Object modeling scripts
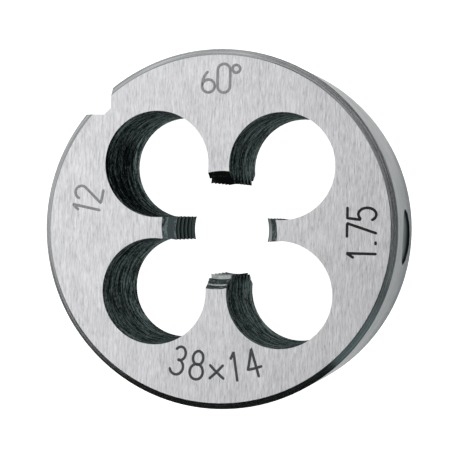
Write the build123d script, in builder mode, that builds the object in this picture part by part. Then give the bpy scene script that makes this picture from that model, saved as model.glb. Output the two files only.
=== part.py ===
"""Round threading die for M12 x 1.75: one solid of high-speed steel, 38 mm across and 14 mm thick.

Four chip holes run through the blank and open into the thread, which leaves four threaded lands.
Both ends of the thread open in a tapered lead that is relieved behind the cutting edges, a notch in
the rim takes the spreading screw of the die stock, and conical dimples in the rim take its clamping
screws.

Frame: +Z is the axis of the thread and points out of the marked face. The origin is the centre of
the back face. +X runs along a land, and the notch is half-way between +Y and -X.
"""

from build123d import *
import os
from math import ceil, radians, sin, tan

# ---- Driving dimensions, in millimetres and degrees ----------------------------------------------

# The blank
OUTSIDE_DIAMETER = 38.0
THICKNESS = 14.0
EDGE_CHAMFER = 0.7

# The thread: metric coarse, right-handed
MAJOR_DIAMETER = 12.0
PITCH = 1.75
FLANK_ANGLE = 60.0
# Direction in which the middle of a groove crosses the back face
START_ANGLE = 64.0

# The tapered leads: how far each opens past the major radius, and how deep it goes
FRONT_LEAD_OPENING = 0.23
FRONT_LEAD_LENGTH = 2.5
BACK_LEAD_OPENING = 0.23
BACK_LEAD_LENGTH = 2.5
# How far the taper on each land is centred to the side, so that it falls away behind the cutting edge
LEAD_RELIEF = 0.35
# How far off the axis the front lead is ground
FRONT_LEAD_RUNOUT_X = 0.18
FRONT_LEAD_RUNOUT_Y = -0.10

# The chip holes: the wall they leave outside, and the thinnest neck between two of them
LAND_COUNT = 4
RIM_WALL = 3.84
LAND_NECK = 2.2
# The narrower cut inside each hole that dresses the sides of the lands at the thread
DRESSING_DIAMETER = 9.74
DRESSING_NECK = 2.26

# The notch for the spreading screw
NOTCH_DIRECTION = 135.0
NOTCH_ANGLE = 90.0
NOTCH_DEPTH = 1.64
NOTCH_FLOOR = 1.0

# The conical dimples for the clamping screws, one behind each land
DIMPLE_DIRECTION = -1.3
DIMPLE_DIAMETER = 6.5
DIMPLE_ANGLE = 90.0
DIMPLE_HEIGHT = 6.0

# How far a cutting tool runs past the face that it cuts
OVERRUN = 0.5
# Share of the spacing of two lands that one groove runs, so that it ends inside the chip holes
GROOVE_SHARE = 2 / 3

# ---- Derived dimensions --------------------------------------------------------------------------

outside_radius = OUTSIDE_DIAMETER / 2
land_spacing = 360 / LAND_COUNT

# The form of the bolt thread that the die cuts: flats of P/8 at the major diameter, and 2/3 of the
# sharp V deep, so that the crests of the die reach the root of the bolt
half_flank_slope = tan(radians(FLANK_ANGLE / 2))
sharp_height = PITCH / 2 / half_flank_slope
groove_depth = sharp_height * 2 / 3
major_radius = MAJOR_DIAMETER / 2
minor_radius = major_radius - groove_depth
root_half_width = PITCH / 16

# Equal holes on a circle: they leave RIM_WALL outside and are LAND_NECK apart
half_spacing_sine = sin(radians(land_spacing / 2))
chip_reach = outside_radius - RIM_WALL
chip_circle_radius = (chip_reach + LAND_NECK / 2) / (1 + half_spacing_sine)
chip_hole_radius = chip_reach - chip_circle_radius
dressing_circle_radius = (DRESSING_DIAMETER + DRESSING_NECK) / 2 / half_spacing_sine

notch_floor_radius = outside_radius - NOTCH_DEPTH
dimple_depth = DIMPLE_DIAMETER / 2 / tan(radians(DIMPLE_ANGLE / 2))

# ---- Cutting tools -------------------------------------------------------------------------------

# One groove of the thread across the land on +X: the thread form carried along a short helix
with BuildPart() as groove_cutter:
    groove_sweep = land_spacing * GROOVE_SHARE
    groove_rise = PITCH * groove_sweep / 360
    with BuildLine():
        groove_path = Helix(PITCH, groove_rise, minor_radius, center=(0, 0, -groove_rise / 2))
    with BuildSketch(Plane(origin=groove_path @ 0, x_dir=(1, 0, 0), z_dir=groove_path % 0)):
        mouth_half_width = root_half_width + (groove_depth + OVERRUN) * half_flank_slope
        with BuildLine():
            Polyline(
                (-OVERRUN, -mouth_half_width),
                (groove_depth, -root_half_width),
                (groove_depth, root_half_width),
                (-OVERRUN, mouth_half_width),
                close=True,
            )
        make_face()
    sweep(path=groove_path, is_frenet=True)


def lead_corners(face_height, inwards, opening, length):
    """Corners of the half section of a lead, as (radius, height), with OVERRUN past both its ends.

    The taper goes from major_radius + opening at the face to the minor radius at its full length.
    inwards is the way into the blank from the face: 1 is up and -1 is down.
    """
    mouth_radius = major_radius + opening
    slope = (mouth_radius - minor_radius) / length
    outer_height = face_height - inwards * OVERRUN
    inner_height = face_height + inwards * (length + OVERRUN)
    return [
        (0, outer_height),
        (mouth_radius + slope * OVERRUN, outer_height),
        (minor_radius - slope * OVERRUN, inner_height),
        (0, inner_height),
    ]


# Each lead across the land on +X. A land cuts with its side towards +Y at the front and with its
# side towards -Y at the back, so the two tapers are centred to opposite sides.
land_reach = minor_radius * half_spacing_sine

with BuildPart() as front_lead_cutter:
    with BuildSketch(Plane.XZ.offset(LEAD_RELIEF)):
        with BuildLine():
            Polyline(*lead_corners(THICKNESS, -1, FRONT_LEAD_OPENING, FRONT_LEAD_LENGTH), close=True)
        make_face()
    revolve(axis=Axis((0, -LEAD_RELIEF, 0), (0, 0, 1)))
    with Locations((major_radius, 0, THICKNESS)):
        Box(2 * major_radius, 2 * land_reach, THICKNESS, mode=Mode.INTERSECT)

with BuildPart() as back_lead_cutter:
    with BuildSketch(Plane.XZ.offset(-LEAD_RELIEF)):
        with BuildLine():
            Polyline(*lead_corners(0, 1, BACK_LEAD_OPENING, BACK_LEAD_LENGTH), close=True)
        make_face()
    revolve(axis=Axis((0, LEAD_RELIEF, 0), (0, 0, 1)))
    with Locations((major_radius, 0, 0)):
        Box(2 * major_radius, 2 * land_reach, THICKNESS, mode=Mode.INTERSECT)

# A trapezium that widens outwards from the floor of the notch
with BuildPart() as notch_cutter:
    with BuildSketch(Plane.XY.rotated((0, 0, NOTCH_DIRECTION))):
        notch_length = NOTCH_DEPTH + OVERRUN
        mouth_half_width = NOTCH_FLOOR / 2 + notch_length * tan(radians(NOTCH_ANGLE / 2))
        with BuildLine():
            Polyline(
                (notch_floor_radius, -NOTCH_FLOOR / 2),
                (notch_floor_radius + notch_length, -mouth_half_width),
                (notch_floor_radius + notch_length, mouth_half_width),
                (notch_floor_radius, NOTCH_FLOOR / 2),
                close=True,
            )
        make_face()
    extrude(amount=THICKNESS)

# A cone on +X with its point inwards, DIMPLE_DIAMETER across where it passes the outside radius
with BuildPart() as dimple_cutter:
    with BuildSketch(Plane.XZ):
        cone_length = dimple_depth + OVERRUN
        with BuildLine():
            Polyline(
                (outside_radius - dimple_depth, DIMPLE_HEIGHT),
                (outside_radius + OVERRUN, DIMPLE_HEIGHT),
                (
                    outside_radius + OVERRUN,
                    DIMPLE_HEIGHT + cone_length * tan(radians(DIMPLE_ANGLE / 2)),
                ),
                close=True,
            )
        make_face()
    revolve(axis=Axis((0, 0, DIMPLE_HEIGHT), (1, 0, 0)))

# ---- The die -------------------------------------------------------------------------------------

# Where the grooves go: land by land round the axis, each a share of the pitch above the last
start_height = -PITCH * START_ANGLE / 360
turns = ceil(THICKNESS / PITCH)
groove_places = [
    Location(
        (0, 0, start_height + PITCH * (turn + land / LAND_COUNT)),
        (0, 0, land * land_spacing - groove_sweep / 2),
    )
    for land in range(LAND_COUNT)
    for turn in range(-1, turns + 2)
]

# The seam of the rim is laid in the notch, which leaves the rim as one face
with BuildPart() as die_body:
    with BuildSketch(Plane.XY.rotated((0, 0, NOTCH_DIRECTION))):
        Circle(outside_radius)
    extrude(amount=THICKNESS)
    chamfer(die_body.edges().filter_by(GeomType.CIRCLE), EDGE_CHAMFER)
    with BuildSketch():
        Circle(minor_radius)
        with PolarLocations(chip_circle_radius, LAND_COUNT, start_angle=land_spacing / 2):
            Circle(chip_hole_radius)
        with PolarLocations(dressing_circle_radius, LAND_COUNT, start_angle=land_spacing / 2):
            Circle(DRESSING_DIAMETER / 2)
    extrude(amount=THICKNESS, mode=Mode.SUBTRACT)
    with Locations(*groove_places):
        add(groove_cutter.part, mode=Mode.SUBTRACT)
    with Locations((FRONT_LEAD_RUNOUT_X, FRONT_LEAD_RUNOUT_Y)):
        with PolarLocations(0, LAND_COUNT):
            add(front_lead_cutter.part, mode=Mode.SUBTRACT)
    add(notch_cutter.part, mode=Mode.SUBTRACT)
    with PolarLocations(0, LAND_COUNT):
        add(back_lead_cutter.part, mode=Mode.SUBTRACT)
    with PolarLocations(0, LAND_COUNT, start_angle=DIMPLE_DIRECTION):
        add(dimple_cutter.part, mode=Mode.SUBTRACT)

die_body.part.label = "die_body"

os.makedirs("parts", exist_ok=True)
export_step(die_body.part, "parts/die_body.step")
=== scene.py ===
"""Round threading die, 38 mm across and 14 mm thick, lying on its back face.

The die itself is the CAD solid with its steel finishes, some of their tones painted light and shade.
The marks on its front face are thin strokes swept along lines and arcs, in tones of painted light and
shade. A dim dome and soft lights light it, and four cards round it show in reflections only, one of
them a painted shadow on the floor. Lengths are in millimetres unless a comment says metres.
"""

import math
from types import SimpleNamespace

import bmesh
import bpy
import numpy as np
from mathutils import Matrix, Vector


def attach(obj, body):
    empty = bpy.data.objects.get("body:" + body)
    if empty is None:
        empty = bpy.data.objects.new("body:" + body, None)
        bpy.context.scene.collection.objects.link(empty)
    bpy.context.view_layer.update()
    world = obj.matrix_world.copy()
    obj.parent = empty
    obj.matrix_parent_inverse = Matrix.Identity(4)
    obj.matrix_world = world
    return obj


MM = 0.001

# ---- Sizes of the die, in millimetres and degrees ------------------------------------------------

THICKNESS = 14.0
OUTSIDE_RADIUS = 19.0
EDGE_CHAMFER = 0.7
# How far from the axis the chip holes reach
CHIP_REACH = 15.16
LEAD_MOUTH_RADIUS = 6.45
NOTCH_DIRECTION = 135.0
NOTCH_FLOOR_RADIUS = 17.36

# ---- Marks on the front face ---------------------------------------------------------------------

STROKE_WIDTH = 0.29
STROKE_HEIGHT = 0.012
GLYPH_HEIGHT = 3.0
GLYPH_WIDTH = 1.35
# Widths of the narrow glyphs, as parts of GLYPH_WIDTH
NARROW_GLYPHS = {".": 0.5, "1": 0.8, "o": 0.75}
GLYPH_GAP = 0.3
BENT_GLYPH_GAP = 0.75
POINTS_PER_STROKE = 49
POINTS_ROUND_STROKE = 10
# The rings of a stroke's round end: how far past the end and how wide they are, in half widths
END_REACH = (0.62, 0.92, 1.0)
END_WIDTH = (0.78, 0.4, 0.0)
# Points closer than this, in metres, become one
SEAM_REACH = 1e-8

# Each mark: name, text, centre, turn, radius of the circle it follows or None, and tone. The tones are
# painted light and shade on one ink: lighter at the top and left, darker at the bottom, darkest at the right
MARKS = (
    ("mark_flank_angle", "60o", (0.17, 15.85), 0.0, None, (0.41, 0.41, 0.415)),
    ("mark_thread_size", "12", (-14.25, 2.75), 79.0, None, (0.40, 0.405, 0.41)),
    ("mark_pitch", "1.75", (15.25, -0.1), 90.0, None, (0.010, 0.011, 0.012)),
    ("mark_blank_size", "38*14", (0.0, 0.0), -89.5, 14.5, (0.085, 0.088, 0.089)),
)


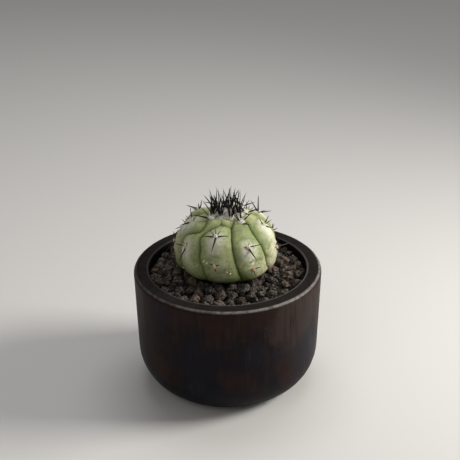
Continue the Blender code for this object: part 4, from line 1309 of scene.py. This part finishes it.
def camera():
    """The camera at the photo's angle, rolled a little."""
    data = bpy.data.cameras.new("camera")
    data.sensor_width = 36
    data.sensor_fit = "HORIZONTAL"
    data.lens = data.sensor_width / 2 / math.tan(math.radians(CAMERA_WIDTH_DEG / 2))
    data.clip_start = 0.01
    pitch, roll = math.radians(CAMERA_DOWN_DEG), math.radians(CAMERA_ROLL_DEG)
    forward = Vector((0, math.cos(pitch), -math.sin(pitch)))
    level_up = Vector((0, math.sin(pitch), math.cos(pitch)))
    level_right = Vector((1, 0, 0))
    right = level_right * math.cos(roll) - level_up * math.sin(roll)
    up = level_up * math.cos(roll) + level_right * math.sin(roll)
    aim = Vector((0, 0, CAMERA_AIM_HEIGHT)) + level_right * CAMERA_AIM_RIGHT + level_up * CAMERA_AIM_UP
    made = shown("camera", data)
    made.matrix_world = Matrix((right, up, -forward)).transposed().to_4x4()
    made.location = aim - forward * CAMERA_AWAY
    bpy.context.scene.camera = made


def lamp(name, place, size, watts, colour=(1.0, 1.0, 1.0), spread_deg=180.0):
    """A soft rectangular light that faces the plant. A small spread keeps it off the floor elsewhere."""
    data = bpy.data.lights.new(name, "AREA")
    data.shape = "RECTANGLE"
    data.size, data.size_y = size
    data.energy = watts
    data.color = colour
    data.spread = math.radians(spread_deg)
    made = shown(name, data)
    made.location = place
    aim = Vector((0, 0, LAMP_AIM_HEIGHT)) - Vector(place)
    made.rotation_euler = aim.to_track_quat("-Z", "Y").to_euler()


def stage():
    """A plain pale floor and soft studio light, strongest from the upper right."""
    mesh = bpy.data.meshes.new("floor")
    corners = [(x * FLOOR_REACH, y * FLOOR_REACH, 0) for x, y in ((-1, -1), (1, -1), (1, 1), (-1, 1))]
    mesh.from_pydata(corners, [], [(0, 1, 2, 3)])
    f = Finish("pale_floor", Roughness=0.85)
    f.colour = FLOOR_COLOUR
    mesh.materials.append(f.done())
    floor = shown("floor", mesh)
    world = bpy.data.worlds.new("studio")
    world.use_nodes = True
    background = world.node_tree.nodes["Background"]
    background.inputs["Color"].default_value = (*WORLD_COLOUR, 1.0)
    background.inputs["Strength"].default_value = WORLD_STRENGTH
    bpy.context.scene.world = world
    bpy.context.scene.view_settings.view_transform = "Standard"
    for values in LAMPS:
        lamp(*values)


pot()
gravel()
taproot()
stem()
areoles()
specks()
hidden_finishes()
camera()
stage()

EXERCISE:
Using the entries above, return exactly the lines from the line with "# The seam of" to the line with "obj.matrix_world = world", counting both of those lines.

CORRECT ANSWER:
# The seam of the rim is laid in the notch, which leaves the rim as one face
with BuildPart() as die_body:
    with BuildSketch(Plane.XY.rotated((0, 0, NOTCH_DIRECTION))):
        Circle(outside_radius)
    extrude(amount=THICKNESS)
    chamfer(die_body.edges().filter_by(GeomType.CIRCLE), EDGE_CHAMFER)
    with BuildSketch():
        Circle(minor_radius)
        with PolarLocations(chip_circle_radius, LAND_COUNT, start_angle=land_spacing / 2):
            Circle(chip_hole_radius)
        with PolarLocations(dressing_circle_radius, LAND_COUNT, start_angle=land_spacing / 2):
            Circle(DRESSING_DIAMETER / 2)
    extrude(amount=THICKNESS, mode=Mode.SUBTRACT)
    with Locations(*groove_places):
        add(groove_cutter.part, mode=Mode.SUBTRACT)
    with Locations((FRONT_LEAD_RUNOUT_X, FRONT_LEAD_RUNOUT_Y)):
        with PolarLocations(0, LAND_COUNT):
            add(front_lead_cutter.part, mode=Mode.SUBTRACT)
    add(notch_cutter.part, mode=Mode.SUBTRACT)
    with PolarLocations(0, LAND_COUNT):
        add(back_lead_cutter.part, mode=Mode.SUBTRACT)
    with PolarLocations(0, LAND_COUNT, start_angle=DIMPLE_DIRECTION):
        add(dimple_cutter.part, mode=Mode.SUBTRACT)

die_body.part.label = "die_body"

os.makedirs("parts", exist_ok=True)
export_step(die_body.part, "parts/die_body.step")
=== scene.py ===
"""Round threading die, 38 mm across and 14 mm thick, lying on its back face.

The die itself is the CAD solid with its steel finishes, some of their tones painted light and shade.
The marks on its front face are thin strokes swept along lines and arcs, in tones of painted light and
shade. A dim dome and soft lights light it, and four cards round it show in reflections only, one of
them a painted shadow on the floor. Lengths are in millimetres unless a comment says metres.
"""

import math
from types import SimpleNamespace

import bmesh
import bpy
import numpy as np
from mathutils import Matrix, Vector


def attach(obj, body):
    empty = bpy.data.objects.get("body:" + body)
    if empty is None:
        empty = bpy.data.objects.new("body:" + body, None)
        bpy.context.scene.collection.objects.link(empty)
    bpy.context.view_layer.update()
    world = obj.matrix_world.copy()
    obj.parent = empty
    obj.matrix_parent_inverse = Matrix.Identity(4)
    obj.matrix_world = world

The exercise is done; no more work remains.